Старое слово — такое древнее, что почти ушло на дно. Как все переменилось в веках! Теперь любой может быть «добрым». И предполагается, что каждый так и поступает. Вот только тогда, давно, в «доброте» ты уже рождался — и не мог без нее жить. А теперь это отчасти всего лишь прикид — как учителя в первый день учебного года. Но что действительно знают о доброте те, кто не родня?
Мысли возвращаются вновь и вновь… mein Kind — дитя моё. Вот оно — на другом языке. Mеin Кinder… «Wer reitet so spаt durch Nacht und Wind? Es ist der Vater mit seinem Kind.»[7]
От этого — странное чувство.
— О чем ты думаешь? — спрашивает Сильвия.
— Об одном старом стихотворении. Гёте. Ему уже лет двести, наверное. Мне его как-то давно пришлось выучить. Не знаю, чего вдруг я его сейчас вспомнил, если не считать…
Странное чувство возвращается.
— О чем оно? — спрашивает Сильвия.
Я пытаюсь
— Человек едет в бурю по берегу. Это отец; с ним — его сын, которого он крепко прижимает к себе. Он спрашивает сына, почему тот так побледнел, а сын отвечает: «Папа, разве ты не видишь призрака?» Отец пытается успокоить мальчика: мол, это всего лишь туман над водой, да шелест листьев на ветру, но сын продолжает повторять, что это призрак, и отец скачет сквозь ночь все быстрее и быстрее.
— А чем заканчивается?
— Плохо… ребенок умирает. Призрак победил.
Ветер раздувает угли в костре, и я вижу, что Сильвия потрясенно смотрит на меня.
— Но то — другая страна и другое время, — говорю я. — Здесь же в конце — только жизнь, и призраки не имеют значения. Я в это верю. В это все я тоже верю, — продолжаю я, глядя в темную прерию, — хотя пока не уверен, что все это значит… Я в последнее время почти ни в чем не уверен. Может, поэтому так много болтаю.

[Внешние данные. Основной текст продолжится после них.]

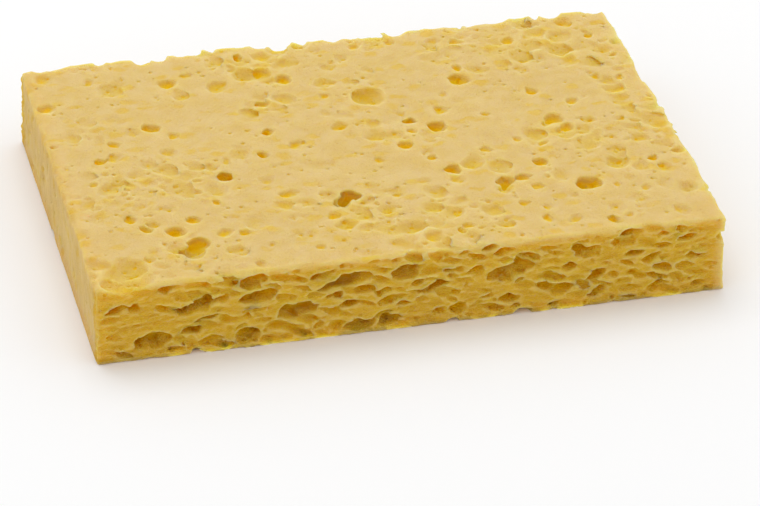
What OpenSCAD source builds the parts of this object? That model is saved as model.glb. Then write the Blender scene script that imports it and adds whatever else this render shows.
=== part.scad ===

Угли медленно гаснут. Мы курим по последней сигарете. Крис — где-то в темноте, но я не собираюсь бегать за ним по кустам. Джон старательно молчит, и Сильвия молчит, и внезапно мы все — порознь, одиноки в своих личных вселенных, и никакой связи между нами нет. Мы заливаем огонь и возвращаемся к спальным мешкам среди сосен.
Я обнаруживаю, что наше единственное крохотное убежище в соснах, куда я положил спальники, — еще и приют от ветра для миллионов комаров, живущих на пруду. Репеллент не останавливает их вообще. Забираюсь поглубже в мешок и оставляю только дырочку, чтобы дышать. Я уже почти сплю, когда, наконец, появляется Крис.
— Там большая куча песка, — говорит он, хрустя иголками под ногами.
— Да, — отвечаю я. — Ложись спать.
— Ты должен ее посмотреть. Завтра сходишь и посмотришь, ладно?
— У нас не будет времени.
— А утром мне можно там поиграть?
— Да.
Он никак не может раздеться и залезть в спальник. Наконец, шорохи прекращаются. Затем он начинает ворочаться. Потом все затихает, и он начинает ворочаться опять. Зовет меня:
— Пап?
— Что?
— Как было, когда ты был маленьким?
— Да спи же, Крис! — Тому, что я в силах выслушать, есть предел.
Чуть позже слышу резкое хлюпанье: он плачет, и я не сплю, хоть и вымотан до предела. Несколько слов утешили бы его. Он старался быть дружелюбным. Но слова почему-то не приходят. Слова утешения больше подходят для незнакомых людей, для больниц — не для родни. Маленькие эмоциональные пластыри, вроде этого, — не для него, не они нужны… Я не знаю, что ему нужно.
Из-за сосен медленно поднимается полная луна, и по ее медленной, терпеливой дуге через все небо я за часом час отмеряю свой полусон. Слишком устал. И луна, и странные сны, и комариный зуд, и разрозненные фрагменты воспоминаний беспорядочно мешаются в нереальном утраченном пейзаже, где сияет луна и в то же время лежит туман, и я скачу на лошади, а Крис со мной, и лошадь перескакивает через ручей, бегущий где-то по песку к океану. А потом все ломается… И возникает вновь.